EXERCISE BRIEF: Pull out each line of the data that includes the word "body".

MATERIAL SUPPLIED:
------------------------------
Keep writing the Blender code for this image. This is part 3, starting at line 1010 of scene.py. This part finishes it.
------------------------------
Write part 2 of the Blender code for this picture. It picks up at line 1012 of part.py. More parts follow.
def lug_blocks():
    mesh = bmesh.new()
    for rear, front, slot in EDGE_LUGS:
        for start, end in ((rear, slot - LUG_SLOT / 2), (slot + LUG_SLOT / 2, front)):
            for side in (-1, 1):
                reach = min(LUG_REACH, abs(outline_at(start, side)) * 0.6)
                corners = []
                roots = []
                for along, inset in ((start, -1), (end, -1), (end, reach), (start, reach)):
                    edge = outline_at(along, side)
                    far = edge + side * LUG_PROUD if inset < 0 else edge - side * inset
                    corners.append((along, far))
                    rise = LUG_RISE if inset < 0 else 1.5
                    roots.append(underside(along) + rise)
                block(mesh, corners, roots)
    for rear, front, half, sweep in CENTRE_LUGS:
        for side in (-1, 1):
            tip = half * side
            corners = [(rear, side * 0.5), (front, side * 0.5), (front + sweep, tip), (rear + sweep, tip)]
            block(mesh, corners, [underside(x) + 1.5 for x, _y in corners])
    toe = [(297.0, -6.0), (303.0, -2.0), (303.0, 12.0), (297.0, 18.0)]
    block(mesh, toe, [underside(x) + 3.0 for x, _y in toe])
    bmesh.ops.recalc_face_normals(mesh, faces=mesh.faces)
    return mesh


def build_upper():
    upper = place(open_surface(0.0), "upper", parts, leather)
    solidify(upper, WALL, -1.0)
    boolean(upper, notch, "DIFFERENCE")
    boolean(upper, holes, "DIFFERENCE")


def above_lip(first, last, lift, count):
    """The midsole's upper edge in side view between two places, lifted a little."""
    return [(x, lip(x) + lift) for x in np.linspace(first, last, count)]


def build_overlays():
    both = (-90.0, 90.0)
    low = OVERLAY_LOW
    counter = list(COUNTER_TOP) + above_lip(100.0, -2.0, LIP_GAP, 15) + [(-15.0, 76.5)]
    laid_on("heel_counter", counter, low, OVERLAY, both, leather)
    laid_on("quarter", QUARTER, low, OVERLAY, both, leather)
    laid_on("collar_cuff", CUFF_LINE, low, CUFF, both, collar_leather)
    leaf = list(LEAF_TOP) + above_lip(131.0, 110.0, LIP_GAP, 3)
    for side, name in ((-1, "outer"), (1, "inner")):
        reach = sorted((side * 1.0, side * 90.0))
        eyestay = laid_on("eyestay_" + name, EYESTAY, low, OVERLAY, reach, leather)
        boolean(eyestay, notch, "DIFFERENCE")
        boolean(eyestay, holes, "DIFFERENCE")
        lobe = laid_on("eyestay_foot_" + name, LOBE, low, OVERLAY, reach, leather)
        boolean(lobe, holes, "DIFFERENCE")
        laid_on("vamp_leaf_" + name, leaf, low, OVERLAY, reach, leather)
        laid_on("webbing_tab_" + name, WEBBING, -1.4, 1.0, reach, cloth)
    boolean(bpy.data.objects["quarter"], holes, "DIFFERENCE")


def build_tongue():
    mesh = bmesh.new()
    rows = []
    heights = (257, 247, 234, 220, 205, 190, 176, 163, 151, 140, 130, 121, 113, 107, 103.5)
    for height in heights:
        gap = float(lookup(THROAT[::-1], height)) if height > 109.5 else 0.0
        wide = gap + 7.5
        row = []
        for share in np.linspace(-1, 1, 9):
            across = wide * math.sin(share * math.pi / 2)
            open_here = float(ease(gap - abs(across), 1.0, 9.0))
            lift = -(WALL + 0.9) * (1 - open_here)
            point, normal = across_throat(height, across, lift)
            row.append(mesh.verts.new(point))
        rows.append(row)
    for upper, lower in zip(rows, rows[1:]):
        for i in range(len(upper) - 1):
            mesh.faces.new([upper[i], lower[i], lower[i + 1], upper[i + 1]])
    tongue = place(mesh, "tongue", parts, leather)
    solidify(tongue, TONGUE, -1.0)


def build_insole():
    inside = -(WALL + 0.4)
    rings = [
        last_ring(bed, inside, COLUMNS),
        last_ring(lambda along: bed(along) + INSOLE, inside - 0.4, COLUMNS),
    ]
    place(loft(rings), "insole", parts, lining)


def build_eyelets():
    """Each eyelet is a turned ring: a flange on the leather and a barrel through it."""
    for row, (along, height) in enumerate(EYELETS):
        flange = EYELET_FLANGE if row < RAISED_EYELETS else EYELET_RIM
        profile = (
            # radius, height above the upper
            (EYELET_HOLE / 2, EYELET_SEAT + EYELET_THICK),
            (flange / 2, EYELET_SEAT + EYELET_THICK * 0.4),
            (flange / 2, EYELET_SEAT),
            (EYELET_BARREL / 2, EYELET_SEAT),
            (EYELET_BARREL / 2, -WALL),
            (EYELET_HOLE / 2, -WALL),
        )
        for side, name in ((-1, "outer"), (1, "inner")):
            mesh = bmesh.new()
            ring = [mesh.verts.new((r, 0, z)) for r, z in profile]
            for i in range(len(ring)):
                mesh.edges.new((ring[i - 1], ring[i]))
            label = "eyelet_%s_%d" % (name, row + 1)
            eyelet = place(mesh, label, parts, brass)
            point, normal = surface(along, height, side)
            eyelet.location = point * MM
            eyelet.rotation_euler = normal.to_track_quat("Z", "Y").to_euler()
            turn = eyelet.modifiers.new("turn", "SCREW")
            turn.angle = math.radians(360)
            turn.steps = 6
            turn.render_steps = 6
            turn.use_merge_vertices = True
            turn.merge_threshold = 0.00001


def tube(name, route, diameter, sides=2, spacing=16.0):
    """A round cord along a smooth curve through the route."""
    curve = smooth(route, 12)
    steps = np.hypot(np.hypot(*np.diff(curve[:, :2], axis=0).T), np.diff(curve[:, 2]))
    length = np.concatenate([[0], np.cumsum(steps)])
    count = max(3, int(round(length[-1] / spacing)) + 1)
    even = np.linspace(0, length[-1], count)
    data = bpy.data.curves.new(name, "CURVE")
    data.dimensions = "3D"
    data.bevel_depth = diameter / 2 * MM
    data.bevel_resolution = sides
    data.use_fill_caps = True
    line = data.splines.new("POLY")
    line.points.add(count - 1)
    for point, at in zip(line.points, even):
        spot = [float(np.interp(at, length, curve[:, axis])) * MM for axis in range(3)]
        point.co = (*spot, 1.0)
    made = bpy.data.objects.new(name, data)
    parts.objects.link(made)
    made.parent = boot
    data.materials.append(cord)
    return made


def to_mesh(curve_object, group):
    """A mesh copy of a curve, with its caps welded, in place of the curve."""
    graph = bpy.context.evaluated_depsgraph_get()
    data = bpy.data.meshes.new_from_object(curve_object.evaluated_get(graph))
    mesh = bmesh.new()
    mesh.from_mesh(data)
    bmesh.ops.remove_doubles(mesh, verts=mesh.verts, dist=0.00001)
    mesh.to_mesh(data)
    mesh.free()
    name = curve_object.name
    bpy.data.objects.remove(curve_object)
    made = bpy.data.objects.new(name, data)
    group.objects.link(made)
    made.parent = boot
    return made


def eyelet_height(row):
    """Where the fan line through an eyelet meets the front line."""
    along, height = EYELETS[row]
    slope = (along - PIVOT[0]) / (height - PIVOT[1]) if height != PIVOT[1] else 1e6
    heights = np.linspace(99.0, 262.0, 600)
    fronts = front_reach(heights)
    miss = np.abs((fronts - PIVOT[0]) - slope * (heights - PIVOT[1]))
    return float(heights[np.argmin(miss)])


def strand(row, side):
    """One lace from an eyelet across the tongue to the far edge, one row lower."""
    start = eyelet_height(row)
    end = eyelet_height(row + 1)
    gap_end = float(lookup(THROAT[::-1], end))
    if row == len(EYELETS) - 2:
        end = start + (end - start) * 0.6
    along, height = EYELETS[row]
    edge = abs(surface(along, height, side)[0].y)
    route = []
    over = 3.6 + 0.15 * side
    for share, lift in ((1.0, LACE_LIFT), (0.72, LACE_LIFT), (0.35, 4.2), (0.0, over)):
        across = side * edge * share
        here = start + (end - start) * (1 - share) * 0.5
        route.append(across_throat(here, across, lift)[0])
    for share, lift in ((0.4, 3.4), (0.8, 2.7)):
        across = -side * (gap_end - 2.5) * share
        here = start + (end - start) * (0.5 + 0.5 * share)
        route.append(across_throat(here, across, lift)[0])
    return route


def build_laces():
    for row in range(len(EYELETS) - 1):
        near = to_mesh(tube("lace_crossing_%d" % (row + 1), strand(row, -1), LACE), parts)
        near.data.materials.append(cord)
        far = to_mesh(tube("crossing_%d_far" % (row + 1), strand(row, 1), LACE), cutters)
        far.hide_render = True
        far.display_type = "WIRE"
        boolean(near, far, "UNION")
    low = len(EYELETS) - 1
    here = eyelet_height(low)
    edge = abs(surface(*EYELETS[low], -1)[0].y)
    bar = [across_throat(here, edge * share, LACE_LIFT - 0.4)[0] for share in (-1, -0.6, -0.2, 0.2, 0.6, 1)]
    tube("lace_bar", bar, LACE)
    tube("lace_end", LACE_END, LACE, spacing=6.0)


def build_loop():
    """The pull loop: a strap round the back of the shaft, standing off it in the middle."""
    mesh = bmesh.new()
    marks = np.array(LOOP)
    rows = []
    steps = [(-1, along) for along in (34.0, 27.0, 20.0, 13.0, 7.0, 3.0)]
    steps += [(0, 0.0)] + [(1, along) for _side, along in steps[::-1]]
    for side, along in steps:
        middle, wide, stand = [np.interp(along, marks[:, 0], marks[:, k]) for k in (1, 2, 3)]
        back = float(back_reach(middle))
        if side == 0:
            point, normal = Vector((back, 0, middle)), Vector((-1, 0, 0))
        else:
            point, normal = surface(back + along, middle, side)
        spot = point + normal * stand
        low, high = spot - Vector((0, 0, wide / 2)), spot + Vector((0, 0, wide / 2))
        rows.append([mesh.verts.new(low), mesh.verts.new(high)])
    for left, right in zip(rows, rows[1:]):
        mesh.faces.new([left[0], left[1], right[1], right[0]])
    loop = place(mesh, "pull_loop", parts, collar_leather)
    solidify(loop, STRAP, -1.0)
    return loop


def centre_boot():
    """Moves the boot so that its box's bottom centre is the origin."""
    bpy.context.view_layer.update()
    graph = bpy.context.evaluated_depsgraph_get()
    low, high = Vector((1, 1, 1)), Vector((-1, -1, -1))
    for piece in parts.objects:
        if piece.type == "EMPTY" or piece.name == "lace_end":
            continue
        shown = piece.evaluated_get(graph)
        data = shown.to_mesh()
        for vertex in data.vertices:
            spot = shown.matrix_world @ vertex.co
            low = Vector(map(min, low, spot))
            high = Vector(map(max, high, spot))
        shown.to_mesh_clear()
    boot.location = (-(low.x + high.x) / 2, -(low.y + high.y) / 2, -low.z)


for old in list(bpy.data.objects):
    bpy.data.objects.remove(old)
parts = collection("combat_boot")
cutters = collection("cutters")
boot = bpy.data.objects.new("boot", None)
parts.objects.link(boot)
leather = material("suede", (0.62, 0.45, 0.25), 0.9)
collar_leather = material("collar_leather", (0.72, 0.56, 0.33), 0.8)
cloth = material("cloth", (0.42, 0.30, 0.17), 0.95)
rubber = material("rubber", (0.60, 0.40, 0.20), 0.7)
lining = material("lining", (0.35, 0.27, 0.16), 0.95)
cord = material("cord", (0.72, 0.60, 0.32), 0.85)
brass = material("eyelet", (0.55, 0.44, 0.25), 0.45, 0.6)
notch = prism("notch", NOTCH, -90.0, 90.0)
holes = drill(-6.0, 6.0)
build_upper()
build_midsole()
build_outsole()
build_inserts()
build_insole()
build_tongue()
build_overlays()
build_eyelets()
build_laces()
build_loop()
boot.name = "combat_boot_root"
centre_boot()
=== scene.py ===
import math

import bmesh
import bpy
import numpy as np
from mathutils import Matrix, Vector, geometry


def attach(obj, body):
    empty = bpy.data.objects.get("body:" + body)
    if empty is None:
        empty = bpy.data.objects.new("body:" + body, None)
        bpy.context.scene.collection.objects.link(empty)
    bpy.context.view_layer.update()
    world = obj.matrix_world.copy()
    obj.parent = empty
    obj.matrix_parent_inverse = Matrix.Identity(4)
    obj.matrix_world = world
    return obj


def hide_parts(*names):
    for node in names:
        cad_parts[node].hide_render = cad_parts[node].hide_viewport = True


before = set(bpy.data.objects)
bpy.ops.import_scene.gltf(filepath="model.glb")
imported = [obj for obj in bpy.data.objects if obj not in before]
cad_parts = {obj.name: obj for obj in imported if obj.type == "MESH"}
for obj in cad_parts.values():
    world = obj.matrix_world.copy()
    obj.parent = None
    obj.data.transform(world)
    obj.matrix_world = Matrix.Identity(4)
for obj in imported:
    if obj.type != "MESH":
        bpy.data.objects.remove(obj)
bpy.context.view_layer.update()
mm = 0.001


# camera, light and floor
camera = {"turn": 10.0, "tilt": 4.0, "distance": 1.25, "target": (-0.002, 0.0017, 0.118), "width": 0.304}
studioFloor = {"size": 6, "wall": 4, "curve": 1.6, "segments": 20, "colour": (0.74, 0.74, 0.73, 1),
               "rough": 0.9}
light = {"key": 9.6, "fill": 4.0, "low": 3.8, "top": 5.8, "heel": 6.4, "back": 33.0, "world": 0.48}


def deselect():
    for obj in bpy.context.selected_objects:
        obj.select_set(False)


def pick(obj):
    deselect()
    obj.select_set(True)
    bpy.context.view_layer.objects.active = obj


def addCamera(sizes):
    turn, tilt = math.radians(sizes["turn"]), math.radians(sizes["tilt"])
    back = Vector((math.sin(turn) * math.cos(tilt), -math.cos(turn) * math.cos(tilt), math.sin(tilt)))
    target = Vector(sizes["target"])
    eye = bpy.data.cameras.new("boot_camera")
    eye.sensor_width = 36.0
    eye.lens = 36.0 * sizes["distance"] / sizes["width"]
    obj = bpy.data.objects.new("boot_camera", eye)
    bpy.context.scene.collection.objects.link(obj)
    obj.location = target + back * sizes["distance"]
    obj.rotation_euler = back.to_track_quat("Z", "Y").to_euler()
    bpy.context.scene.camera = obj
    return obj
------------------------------
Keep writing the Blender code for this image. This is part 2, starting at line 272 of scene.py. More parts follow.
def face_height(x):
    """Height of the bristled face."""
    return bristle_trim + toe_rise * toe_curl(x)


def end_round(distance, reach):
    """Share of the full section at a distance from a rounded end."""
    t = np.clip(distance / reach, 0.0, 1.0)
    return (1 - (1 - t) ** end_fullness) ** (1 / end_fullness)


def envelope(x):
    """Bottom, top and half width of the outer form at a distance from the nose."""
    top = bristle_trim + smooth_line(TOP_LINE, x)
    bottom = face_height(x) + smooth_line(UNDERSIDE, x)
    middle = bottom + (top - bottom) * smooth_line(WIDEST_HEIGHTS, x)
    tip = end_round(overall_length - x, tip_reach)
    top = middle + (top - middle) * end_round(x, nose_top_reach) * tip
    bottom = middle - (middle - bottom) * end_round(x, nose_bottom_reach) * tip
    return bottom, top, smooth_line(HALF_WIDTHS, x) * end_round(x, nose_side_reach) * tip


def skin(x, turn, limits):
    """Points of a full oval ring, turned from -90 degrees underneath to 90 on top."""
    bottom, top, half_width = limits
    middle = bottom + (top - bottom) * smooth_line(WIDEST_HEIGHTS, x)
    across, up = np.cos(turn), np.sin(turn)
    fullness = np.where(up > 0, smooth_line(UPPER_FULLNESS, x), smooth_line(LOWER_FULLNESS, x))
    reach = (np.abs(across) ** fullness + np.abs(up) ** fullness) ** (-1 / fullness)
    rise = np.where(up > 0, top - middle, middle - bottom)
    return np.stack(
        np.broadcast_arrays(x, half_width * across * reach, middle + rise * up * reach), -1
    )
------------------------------
ANSWER TO THIS PROBLEM:
def attach(obj, body):
    empty = bpy.data.objects.get("body:" + body)
        empty = bpy.data.objects.new("body:" + body, None)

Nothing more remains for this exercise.